Sebastiano Vassallo, Corriere della Sera 13/4/2014, 13 aprile 2014
RITORNA IL BAGLIORE DELL’ARMA BIANCA
Ciò che colpisce, nella cronaca nera di questi anni, è il ritorno alla grande del coltello. Non passa giorno senza che i giornali riferiscano casi di persone uccise con quest’arma, presente in tutte le nostre cucine: sicché un gioco di parole fin troppo facile potrebbe sostituire gli otto milioni di baionette con cui il Buonanima contava di vincere la Seconda guerra mondiale con i milioni di coltelli di oggi, che sono molti di più.
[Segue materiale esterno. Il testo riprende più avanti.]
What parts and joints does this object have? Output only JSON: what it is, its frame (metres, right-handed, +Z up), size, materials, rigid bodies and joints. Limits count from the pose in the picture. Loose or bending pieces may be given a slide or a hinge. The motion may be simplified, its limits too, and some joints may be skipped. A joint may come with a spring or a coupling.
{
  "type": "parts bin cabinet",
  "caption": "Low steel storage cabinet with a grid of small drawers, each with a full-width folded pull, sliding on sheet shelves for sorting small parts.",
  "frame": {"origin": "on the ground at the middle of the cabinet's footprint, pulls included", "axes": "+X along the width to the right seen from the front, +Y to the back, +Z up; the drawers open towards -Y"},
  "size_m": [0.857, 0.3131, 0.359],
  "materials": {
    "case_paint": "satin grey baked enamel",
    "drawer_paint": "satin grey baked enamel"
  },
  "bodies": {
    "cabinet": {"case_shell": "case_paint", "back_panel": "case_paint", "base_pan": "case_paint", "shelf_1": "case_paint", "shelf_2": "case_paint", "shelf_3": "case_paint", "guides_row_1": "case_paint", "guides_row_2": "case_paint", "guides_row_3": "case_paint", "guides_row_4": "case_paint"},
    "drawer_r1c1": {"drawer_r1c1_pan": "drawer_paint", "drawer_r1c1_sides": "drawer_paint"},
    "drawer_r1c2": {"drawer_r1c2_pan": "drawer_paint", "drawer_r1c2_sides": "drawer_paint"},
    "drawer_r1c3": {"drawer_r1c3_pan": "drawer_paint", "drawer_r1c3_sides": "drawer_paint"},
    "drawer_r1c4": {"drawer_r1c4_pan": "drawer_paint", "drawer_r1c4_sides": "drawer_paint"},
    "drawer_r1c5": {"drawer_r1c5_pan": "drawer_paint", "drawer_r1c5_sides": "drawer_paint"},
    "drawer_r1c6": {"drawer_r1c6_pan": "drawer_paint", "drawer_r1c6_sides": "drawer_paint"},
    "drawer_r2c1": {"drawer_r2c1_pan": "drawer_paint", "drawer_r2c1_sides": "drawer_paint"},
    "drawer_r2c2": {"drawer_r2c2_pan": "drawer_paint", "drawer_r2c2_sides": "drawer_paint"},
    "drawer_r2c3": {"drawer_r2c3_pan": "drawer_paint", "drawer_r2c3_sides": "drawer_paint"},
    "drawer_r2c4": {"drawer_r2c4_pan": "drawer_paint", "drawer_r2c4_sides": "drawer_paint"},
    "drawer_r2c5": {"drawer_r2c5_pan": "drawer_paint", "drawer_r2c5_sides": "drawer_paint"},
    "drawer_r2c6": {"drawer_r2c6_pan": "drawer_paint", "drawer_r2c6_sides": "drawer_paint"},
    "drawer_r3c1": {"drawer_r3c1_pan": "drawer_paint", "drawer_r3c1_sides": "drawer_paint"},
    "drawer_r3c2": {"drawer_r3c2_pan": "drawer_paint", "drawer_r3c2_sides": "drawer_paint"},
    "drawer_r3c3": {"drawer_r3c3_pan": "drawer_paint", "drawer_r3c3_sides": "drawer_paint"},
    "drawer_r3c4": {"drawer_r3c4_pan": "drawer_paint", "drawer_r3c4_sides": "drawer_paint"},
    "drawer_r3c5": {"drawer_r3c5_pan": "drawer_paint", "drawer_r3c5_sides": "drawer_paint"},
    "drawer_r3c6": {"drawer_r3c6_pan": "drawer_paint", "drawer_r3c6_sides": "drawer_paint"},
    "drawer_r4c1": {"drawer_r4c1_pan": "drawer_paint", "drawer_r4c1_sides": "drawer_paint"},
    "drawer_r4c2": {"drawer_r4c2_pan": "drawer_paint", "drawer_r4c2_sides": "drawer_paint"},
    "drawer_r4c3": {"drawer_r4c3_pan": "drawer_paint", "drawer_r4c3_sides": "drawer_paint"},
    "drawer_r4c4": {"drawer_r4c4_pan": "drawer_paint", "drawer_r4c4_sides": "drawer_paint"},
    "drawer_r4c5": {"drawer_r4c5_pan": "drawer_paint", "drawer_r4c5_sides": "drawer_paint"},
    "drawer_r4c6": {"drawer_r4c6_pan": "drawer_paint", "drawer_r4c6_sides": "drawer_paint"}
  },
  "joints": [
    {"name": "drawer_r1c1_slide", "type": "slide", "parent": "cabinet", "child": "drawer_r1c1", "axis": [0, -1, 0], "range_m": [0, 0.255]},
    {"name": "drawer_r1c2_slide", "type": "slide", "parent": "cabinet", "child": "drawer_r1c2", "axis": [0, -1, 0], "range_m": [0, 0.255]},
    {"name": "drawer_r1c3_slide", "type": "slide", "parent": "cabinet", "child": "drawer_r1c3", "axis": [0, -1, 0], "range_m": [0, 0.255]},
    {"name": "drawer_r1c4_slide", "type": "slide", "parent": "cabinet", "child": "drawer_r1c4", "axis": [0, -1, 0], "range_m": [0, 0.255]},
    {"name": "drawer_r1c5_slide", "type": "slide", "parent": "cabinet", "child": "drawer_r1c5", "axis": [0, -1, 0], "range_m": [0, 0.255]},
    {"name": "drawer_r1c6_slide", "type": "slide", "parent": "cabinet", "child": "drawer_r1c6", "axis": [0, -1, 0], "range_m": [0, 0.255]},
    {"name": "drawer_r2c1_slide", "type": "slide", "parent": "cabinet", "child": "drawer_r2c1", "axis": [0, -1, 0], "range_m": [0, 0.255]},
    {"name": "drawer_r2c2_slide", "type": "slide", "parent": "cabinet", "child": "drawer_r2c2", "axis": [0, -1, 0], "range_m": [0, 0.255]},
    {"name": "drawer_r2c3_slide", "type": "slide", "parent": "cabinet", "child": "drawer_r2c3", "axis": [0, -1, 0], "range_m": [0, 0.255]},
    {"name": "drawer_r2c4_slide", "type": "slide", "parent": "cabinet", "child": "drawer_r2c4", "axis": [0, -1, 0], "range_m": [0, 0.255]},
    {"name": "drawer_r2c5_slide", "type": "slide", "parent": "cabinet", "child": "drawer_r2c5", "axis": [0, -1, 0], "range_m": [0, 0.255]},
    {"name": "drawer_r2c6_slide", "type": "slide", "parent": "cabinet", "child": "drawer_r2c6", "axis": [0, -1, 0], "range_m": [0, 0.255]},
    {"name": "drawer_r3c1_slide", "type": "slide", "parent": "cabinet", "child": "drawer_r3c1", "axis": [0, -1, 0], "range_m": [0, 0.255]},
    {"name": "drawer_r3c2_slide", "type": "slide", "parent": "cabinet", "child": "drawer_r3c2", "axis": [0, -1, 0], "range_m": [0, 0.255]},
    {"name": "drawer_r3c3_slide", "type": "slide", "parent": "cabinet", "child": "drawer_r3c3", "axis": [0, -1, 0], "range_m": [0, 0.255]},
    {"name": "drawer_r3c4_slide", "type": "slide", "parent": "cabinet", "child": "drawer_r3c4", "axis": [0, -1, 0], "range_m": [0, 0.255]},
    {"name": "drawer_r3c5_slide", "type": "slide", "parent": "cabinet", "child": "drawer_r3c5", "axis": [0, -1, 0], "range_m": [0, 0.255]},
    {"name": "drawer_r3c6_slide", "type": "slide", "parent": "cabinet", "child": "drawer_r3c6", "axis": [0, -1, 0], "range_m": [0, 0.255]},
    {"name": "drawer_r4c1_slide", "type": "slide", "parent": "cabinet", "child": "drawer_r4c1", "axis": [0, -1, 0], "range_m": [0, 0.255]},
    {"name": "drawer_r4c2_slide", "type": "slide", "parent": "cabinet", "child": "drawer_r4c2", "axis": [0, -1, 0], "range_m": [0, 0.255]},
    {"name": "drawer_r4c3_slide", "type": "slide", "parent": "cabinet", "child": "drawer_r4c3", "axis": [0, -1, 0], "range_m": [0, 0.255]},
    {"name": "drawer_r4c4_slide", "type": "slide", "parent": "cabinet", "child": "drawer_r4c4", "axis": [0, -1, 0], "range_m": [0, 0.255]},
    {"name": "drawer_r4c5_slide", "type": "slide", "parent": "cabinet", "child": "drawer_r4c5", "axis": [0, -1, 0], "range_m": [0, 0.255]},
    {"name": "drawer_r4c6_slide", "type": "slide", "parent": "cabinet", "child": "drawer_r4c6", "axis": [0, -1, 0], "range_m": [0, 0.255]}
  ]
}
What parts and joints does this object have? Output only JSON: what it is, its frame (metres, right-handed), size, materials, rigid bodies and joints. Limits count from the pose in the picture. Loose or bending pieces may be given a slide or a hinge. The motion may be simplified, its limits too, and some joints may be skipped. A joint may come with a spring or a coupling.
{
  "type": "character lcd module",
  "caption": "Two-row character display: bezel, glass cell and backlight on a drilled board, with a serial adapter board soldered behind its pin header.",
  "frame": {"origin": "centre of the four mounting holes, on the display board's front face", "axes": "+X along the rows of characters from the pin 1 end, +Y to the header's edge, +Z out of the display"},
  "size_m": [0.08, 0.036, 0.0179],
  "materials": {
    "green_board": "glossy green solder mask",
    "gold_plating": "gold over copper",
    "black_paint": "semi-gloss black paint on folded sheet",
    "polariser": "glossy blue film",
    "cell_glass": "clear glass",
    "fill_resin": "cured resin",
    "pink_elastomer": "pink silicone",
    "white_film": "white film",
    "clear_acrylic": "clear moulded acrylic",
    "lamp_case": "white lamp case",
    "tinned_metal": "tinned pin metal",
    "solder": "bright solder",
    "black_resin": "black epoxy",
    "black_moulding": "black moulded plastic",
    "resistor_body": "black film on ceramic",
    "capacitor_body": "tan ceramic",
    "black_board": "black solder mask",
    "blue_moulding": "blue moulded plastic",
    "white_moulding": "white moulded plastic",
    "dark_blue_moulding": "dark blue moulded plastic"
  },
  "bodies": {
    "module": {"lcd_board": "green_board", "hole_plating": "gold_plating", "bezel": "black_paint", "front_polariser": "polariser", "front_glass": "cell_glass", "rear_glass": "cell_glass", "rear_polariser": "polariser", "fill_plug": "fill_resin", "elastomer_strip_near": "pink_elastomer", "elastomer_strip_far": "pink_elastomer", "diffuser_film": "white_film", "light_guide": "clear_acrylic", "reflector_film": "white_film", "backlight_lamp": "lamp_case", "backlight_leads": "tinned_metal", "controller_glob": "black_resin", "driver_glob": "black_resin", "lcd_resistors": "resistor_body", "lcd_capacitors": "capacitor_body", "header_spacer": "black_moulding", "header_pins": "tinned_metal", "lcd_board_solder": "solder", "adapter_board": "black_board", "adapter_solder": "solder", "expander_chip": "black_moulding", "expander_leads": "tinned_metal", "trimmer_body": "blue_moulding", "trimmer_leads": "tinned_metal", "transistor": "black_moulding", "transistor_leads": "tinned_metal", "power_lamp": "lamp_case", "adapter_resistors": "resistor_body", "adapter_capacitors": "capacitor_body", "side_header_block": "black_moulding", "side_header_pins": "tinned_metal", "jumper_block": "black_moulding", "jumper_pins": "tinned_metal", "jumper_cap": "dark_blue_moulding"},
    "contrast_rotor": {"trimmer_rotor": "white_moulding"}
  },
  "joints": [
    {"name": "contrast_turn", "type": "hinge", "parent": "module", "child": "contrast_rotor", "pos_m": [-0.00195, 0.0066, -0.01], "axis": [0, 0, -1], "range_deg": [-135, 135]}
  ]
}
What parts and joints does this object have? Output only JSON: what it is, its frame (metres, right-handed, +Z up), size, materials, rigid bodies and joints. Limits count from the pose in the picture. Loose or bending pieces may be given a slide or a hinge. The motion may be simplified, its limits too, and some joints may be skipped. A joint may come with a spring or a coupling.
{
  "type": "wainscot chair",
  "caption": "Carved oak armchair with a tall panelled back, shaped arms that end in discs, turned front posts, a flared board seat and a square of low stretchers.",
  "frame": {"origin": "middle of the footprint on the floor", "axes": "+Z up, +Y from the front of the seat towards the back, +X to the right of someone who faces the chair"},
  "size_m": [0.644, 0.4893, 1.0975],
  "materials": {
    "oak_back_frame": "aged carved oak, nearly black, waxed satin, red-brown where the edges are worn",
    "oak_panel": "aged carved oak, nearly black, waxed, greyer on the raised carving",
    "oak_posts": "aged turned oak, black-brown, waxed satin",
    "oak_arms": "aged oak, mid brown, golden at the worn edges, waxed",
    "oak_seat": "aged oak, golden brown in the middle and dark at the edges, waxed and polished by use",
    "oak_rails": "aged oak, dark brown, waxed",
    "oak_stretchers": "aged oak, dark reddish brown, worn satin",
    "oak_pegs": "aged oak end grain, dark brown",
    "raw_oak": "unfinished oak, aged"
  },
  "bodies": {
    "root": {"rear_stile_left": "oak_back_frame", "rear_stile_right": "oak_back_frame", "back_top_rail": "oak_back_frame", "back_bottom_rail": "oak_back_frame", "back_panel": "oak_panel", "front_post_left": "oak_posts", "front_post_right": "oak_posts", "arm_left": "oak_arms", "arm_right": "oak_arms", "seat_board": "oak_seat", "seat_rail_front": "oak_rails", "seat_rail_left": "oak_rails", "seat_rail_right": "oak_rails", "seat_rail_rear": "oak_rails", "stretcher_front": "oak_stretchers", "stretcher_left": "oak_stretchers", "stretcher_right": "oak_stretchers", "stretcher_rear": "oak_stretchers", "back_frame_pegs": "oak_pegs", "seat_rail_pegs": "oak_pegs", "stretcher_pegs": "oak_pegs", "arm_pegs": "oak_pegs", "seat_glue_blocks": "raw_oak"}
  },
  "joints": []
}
Chi, come me, ricorda gli anni Cinquanta, Sessanta e Settanta del secolo scorso, ha l’impressione che vi si compissero meno omicidi e con meno spargimento di sangue. L’assassino, se non disponeva di armi da fuoco, poteva strangolare la sua vittima o poteva soffocarla; poteva finirla con un corpo contundente; poteva perfino avvelenarla. Una rapina in banca con il coltello era ancora impensabile. Il coltello come arma di difesa e di offesa apparteneva all’Ottocento e a una letteratura che sembrava finita con Lombroso e con Verga: un autore, quest’ultimo, che in un particolare periodo della sua vita usciva di casa con un «bastone animato», avente cioè al suo interno una lama affilata. In quella letteratura c’erano dei virtuosi del coltello, capaci di servirsene per micidiali rustici duelli. Oggi il coltello serve a uccidere con poca spesa e serve a uccidere i deboli: perché? Stiamo diventando più feroci, o c’è qualche altra ragione che mi sfugge? Sarebbe interessante scoprirla.